Autonomia é não precisar viver escravo das concepções tradicionais e limitadoras dos gêneros. As mulheres estão se transformando, mas principalmente os homens estão sofrendo uma metamorfose por causa de dois fatores: o primeiro é que eles estão cansados de sustentarem as imposições do masculino e que a própria áurea feminina autorizou os homens a reconhecerem outra maneira de ser. Esta mudança interna é preponderante para sustentar a homossexualidade.

Nunca se discutiu tanto sobre o assunto e tantas pessoas estão reconhecendo sua orientação sexual como nos dias de hoje. É lógico que não quer dizer que homens e mulheres autônomos são homossexuais, mas ter contato com esta autonomia faz com que as pessoas se reposicionem diante da heteronormatividade.

A homofobia é o preconceito e aversão à homossexualidade, mas considero que seja o medo à autonomia. Um homem que não vive atrelado ao ideal masculino e é seguro de sua orientação sexual não precisa agredir o homossexual e ponto. Além destas questões apresentadas neste artigo, os preceitos fundamentalistas que servem de referência para o preconceito, de fundamental não possuem nada, pois são retrógrados e arcaicos. Métodos e discursos medievais que destoam dos ideais contemporâneos e deste novo momento da humanidade.

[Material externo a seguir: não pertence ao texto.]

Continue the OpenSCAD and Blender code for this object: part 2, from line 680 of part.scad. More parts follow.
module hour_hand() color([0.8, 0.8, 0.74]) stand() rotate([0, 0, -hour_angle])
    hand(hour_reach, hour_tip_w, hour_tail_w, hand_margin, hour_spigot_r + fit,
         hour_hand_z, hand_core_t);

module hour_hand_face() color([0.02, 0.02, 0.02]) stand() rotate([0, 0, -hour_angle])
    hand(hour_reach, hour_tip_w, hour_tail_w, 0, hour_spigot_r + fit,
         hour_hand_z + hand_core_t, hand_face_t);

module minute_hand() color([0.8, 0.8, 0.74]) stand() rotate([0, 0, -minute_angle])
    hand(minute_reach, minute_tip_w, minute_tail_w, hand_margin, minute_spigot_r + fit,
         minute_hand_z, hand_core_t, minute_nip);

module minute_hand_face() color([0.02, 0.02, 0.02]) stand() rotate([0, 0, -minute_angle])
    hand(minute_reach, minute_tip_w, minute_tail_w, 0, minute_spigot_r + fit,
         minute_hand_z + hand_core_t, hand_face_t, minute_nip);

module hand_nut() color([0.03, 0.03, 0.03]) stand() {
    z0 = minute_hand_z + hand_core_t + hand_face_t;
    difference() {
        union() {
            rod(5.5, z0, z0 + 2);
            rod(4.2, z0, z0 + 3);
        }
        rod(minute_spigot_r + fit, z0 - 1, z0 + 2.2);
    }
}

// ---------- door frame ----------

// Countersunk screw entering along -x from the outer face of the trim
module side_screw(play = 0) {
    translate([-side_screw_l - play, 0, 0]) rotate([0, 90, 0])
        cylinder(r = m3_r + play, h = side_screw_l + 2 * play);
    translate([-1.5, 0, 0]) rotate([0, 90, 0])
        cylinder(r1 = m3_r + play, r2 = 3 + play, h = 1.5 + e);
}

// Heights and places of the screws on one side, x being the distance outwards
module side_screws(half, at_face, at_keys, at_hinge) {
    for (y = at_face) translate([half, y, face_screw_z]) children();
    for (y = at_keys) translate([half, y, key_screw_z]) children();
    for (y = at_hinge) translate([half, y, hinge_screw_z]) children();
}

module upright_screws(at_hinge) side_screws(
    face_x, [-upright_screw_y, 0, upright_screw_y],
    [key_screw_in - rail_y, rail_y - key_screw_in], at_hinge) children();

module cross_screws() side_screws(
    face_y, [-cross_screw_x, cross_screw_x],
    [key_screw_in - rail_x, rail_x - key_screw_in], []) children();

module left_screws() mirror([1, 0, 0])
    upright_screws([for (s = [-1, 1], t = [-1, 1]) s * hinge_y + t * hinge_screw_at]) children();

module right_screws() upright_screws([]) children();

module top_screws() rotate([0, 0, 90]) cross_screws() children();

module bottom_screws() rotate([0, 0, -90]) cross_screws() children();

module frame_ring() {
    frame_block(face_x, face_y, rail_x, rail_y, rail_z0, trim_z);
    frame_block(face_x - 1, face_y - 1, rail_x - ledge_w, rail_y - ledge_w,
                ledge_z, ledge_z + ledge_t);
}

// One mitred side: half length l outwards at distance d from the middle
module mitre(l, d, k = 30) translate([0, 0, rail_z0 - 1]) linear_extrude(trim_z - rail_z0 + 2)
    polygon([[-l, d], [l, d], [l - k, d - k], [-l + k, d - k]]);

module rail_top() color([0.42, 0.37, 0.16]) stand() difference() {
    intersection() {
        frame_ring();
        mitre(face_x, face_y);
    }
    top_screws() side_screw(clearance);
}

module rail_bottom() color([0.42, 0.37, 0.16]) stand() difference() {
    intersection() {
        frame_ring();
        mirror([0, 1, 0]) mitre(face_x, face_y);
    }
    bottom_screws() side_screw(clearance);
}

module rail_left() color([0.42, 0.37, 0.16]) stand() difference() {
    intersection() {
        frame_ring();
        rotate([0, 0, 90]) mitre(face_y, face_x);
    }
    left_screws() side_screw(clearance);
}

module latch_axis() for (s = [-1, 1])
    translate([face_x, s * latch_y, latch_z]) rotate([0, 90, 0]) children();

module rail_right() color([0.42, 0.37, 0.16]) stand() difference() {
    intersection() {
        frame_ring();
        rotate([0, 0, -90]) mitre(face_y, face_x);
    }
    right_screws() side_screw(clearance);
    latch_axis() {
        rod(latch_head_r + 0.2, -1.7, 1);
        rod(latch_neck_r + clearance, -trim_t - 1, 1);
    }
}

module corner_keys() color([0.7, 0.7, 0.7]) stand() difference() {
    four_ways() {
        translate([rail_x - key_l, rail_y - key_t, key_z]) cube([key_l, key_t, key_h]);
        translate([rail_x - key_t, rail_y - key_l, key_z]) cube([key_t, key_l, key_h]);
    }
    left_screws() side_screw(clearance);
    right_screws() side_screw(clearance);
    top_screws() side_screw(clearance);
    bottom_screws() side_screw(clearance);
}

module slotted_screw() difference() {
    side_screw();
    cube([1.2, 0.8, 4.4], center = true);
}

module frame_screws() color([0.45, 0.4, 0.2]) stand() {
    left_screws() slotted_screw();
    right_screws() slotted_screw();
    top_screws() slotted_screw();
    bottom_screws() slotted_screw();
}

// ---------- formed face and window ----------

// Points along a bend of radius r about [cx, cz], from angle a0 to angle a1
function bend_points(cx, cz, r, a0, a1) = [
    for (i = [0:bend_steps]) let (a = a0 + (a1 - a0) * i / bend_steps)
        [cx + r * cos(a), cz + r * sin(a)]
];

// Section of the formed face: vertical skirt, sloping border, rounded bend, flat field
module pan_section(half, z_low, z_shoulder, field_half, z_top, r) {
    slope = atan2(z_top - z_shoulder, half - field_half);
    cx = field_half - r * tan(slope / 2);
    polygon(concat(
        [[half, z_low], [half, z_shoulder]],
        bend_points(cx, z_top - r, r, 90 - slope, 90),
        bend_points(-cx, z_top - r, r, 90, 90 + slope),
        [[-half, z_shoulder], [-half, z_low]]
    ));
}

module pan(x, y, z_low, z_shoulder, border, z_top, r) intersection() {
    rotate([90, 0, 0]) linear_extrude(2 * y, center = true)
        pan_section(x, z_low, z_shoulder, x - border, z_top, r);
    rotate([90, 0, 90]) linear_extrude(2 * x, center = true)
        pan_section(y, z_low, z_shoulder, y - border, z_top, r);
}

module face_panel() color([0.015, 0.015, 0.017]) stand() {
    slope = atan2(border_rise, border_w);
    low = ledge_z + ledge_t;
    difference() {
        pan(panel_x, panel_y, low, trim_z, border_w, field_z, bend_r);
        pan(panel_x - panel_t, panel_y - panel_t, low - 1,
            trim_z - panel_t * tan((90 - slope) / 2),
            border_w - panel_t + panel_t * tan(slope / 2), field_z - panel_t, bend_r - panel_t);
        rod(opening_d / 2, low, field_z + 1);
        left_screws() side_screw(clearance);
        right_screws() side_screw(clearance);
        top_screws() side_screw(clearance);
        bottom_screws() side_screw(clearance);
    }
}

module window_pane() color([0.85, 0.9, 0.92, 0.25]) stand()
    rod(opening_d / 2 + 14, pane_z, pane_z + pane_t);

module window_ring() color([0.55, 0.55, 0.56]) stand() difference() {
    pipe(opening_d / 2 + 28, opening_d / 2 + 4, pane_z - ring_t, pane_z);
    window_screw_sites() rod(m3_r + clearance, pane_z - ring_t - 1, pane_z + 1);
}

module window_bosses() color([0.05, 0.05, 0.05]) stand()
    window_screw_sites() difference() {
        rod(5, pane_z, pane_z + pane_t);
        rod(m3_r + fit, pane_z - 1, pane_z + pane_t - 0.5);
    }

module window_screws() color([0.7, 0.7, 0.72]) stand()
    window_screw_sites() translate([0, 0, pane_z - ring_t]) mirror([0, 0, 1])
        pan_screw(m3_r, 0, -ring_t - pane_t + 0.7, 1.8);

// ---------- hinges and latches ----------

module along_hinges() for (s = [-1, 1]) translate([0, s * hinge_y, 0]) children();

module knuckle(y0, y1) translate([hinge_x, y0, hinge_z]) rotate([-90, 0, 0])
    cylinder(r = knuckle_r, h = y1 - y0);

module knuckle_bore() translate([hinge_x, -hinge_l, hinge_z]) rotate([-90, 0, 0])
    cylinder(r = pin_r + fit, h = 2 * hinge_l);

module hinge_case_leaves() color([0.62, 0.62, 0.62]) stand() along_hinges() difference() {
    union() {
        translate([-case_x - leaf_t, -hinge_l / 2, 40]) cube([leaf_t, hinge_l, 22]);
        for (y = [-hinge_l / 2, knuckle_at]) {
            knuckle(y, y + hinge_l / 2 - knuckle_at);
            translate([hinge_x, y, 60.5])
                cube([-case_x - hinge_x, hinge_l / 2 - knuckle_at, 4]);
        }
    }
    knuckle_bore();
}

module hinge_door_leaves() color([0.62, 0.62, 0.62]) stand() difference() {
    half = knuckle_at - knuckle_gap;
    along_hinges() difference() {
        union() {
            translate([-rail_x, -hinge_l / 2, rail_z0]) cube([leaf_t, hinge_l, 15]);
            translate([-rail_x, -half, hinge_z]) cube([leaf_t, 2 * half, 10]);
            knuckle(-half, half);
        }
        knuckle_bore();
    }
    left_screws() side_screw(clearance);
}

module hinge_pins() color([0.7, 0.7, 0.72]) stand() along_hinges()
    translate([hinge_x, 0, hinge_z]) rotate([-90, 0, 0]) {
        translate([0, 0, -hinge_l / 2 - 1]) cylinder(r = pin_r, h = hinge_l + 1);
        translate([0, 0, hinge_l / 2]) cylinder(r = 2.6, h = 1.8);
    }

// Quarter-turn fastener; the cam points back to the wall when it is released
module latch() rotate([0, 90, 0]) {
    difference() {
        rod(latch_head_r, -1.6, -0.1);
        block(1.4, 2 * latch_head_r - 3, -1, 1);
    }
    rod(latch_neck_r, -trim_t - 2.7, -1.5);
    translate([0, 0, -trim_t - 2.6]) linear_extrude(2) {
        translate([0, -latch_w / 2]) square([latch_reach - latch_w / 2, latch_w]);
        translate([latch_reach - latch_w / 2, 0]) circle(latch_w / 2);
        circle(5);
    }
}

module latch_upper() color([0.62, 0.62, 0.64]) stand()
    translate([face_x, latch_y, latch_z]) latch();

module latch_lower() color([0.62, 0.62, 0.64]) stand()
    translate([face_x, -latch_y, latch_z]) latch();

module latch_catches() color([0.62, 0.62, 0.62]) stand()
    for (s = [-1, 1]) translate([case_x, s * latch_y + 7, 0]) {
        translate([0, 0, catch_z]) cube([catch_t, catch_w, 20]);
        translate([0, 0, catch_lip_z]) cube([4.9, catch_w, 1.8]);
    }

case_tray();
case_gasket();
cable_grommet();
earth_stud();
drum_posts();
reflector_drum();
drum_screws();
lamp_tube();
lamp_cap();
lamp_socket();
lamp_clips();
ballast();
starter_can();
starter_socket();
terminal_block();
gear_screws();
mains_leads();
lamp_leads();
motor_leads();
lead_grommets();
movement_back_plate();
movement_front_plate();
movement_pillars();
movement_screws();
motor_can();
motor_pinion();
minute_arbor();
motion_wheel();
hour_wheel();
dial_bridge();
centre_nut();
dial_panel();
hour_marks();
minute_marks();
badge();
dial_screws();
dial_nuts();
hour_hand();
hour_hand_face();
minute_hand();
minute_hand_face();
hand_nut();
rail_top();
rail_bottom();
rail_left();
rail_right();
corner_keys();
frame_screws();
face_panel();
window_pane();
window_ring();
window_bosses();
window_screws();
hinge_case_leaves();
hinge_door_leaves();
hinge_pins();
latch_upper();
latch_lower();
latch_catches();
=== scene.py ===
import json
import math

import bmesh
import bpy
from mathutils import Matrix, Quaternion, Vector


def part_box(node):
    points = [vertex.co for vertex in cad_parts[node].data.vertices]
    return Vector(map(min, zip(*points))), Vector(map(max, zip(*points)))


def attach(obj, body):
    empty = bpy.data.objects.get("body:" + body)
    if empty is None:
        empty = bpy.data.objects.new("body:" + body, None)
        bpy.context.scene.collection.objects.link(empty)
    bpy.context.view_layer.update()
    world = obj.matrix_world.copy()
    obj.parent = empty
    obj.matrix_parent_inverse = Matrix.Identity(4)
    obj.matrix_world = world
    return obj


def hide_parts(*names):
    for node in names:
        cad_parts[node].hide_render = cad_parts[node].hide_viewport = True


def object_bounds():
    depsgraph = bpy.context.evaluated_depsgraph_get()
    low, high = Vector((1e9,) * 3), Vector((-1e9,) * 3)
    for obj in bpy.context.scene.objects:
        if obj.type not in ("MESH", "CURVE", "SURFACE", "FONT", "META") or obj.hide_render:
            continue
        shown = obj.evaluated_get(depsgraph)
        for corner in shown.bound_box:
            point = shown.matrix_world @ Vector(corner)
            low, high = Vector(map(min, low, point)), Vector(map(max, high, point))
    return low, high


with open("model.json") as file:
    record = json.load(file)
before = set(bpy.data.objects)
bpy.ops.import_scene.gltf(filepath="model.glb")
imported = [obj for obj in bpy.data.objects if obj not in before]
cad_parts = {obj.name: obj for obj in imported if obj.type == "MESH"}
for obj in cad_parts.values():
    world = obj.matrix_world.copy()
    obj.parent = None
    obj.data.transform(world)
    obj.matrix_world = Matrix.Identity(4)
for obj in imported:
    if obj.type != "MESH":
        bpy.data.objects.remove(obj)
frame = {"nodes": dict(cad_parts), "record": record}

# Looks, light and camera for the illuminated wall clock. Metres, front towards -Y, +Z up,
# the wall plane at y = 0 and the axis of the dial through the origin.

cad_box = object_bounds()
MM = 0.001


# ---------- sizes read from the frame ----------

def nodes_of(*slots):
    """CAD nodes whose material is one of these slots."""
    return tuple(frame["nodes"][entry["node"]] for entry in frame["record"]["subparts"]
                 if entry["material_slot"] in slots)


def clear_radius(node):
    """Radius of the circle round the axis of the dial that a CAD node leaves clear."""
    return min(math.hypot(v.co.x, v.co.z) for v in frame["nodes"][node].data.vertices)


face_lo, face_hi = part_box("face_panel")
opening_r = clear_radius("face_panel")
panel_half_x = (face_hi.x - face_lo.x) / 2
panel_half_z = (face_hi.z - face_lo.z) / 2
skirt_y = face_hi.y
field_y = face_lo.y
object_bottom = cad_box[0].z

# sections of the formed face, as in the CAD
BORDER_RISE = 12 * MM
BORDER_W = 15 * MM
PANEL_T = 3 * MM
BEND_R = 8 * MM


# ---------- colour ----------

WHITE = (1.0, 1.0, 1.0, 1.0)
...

Vivemos um momento no país — cujo Censo de 2010 contabilizou mais de 60 mil casais homossexuais e em que o Supremo Tribunal Federal aprovou recentemente a união estável entre pessoas do mesmo sexo, institucionalizando a unidade familiar para os homossexuais, lhes atribuindo direitos —, mudar toda uma educação e mentalidade sobre o assunto, derrubando preconceitos e sustentando o respeito ao próximo. É preciso criar leis que criminalizem atos homofóbicos como o presenciado ultimamente e que só evidenciam a degeneração de uma sociedade.